■ **Written problem**: Please quote the material exactly, every line of it.

─── Exercise input

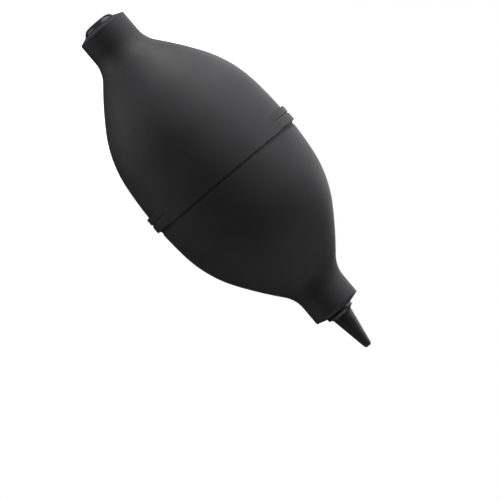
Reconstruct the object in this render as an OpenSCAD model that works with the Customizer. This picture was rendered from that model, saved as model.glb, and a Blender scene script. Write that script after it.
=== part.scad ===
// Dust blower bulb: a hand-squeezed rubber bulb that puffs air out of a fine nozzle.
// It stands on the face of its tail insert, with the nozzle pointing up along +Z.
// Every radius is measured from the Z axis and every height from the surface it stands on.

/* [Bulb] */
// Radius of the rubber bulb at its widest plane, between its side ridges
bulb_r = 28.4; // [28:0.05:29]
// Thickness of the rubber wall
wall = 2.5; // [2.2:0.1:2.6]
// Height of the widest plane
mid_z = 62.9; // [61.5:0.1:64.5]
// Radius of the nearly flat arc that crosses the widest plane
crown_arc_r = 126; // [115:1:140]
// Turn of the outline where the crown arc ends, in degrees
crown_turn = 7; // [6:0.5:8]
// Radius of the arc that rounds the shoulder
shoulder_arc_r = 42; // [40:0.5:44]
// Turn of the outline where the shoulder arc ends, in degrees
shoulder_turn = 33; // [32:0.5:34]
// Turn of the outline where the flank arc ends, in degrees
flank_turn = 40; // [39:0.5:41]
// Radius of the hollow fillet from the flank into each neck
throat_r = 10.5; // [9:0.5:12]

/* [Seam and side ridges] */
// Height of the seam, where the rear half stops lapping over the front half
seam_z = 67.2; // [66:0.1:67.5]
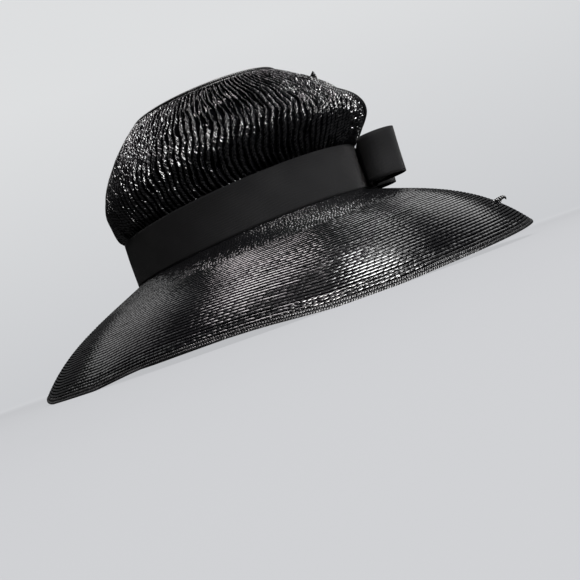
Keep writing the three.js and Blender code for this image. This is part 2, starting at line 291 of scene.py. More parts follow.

──────

■ **Answer to the task**:
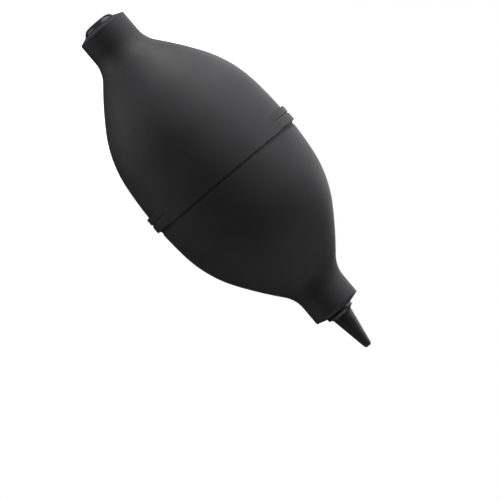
Reconstruct the object in this render as an OpenSCAD model that works with the Customizer. This picture was rendered from that model, saved as model.glb, and a Blender scene script. Write that script after it.
=== part.scad ===
// Dust blower bulb: a hand-squeezed rubber bulb that puffs air out of a fine nozzle.
// It stands on the face of its tail insert, with the nozzle pointing up along +Z.
// Every radius is measured from the Z axis and every height from the surface it stands on.

/* [Bulb] */
// Radius of the rubber bulb at its widest plane, between its side ridges
bulb_r = 28.4; // [28:0.05:29]
// Thickness of the rubber wall
wall = 2.5; // [2.2:0.1:2.6]
// Height of the widest plane
mid_z = 62.9; // [61.5:0.1:64.5]
// Radius of the nearly flat arc that crosses the widest plane
crown_arc_r = 126; // [115:1:140]
// Turn of the outline where the crown arc ends, in degrees
crown_turn = 7; // [6:0.5:8]
// Radius of the arc that rounds the shoulder
shoulder_arc_r = 42; // [40:0.5:44]
// Turn of the outline where the shoulder arc ends, in degrees
shoulder_turn = 33; // [32:0.5:34]
// Turn of the outline where the flank arc ends, in degrees
flank_turn = 40; // [39:0.5:41]
// Radius of the hollow fillet from the flank into each neck
throat_r = 10.5; // [9:0.5:12]

/* [Seam and side ridges] */
// Height of the seam, where the rear half stops lapping over the front half
seam_z = 67.2; // [66:0.1:67.5]
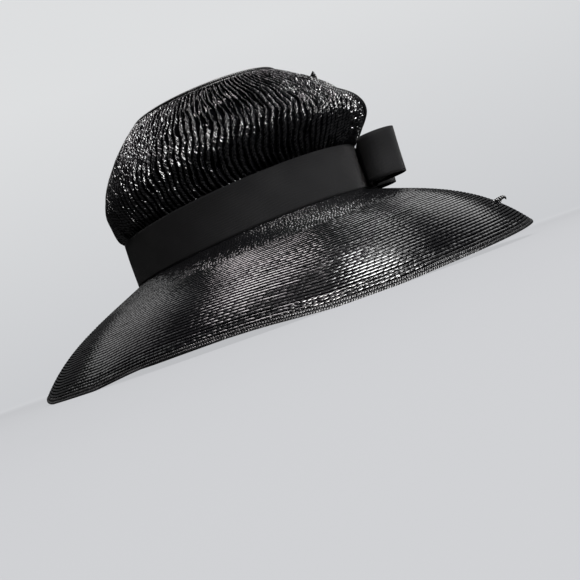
Keep writing the three.js and Blender code for this image. This is part 2, starting at line 291 of scene.py. More parts follow.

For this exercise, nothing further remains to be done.